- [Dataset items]
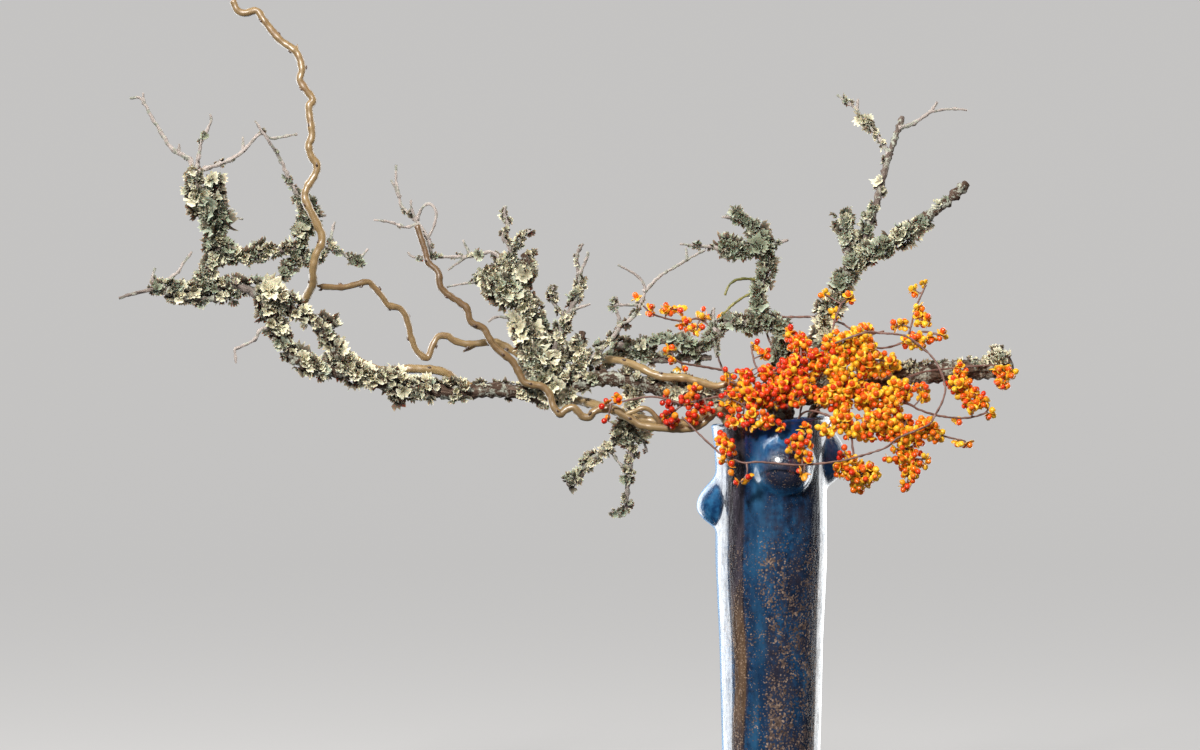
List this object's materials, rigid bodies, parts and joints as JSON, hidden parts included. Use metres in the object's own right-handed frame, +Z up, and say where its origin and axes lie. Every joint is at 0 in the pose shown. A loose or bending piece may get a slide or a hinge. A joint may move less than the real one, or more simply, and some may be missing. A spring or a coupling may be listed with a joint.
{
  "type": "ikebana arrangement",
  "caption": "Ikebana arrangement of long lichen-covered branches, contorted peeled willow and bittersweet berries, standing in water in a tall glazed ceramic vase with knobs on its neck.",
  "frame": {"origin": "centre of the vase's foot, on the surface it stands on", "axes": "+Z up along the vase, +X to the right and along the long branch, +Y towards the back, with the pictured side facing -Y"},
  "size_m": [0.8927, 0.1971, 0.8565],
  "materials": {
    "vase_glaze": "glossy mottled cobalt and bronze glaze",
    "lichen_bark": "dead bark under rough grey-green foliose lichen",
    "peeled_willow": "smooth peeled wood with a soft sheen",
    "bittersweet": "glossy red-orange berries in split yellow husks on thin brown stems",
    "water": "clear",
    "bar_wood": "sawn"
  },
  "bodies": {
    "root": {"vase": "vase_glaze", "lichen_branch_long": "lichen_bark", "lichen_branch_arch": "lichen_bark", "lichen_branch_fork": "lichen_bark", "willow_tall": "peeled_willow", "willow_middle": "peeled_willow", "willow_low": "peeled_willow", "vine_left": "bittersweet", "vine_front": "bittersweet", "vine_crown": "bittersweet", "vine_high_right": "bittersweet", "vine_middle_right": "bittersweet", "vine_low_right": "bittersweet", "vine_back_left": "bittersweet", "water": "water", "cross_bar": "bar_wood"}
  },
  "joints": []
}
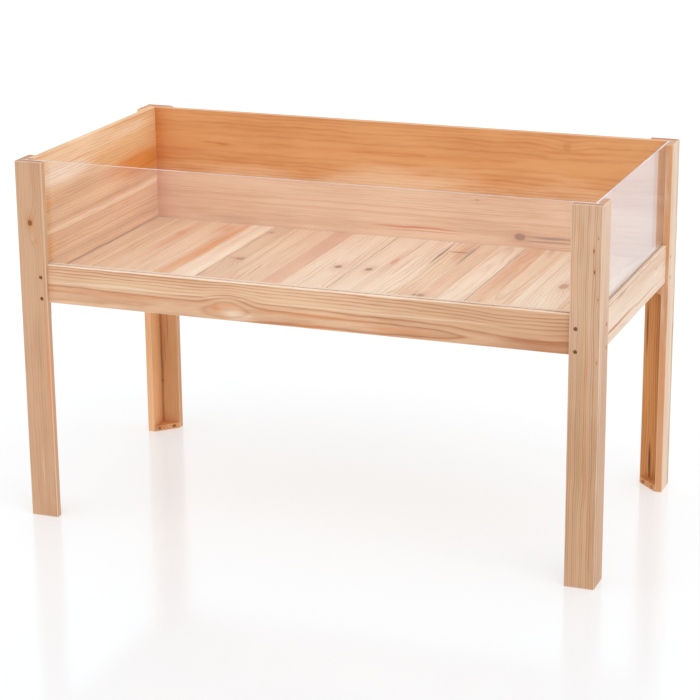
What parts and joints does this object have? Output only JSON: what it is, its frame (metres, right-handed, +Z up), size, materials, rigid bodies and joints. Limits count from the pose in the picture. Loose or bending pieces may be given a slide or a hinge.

- [Task]
Print the material above once more, exactly.

- [Reply]
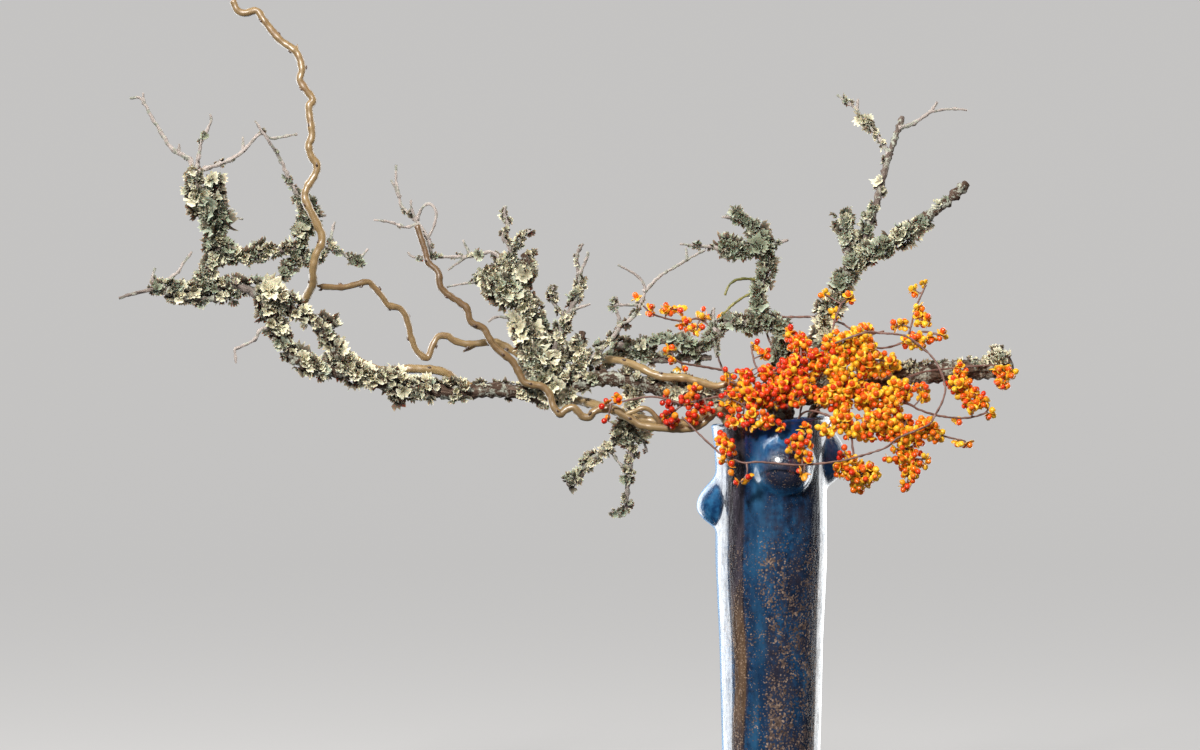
List this object's materials, rigid bodies, parts and joints as JSON, hidden parts included. Use metres in the object's own right-handed frame, +Z up, and say where its origin and axes lie. Every joint is at 0 in the pose shown. A loose or bending piece may get a slide or a hinge. A joint may move less than the real one, or more simply, and some may be missing. A spring or a coupling may be listed with a joint.
{
  "type": "ikebana arrangement",
  "caption": "Ikebana arrangement of long lichen-covered branches, contorted peeled willow and bittersweet berries, standing in water in a tall glazed ceramic vase with knobs on its neck.",
  "frame": {"origin": "centre of the vase's foot, on the surface it stands on", "axes": "+Z up along the vase, +X to the right and along the long branch, +Y towards the back, with the pictured side facing -Y"},
  "size_m": [0.8927, 0.1971, 0.8565],
  "materials": {
    "vase_glaze": "glossy mottled cobalt and bronze glaze",
    "lichen_bark": "dead bark under rough grey-green foliose lichen",
    "peeled_willow": "smooth peeled wood with a soft sheen",
    "bittersweet": "glossy red-orange berries in split yellow husks on thin brown stems",
    "water": "clear",
    "bar_wood": "sawn"
  },
  "bodies": {
    "root": {"vase": "vase_glaze", "lichen_branch_long": "lichen_bark", "lichen_branch_arch": "lichen_bark", "lichen_branch_fork": "lichen_bark", "willow_tall": "peeled_willow", "willow_middle": "peeled_willow", "willow_low": "peeled_willow", "vine_left": "bittersweet", "vine_front": "bittersweet", "vine_crown": "bittersweet", "vine_high_right": "bittersweet", "vine_middle_right": "bittersweet", "vine_low_right": "bittersweet", "vine_back_left": "bittersweet", "water": "water", "cross_bar": "bar_wood"}
  },
  "joints": []
}
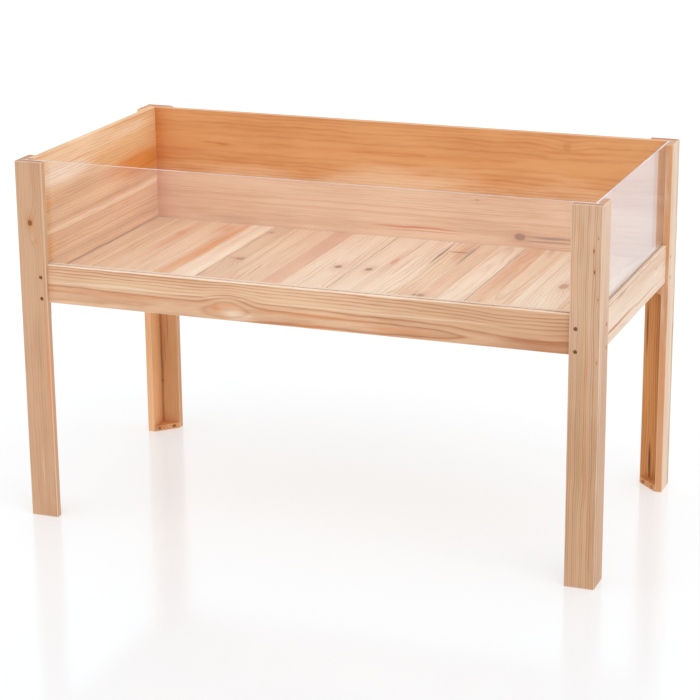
What parts and joints does this object have? Output only JSON: what it is, its frame (metres, right-handed, +Z up), size, materials, rigid bodies and joints. Limits count from the pose in the picture. Loose or bending pieces may be given a slide or a hinge.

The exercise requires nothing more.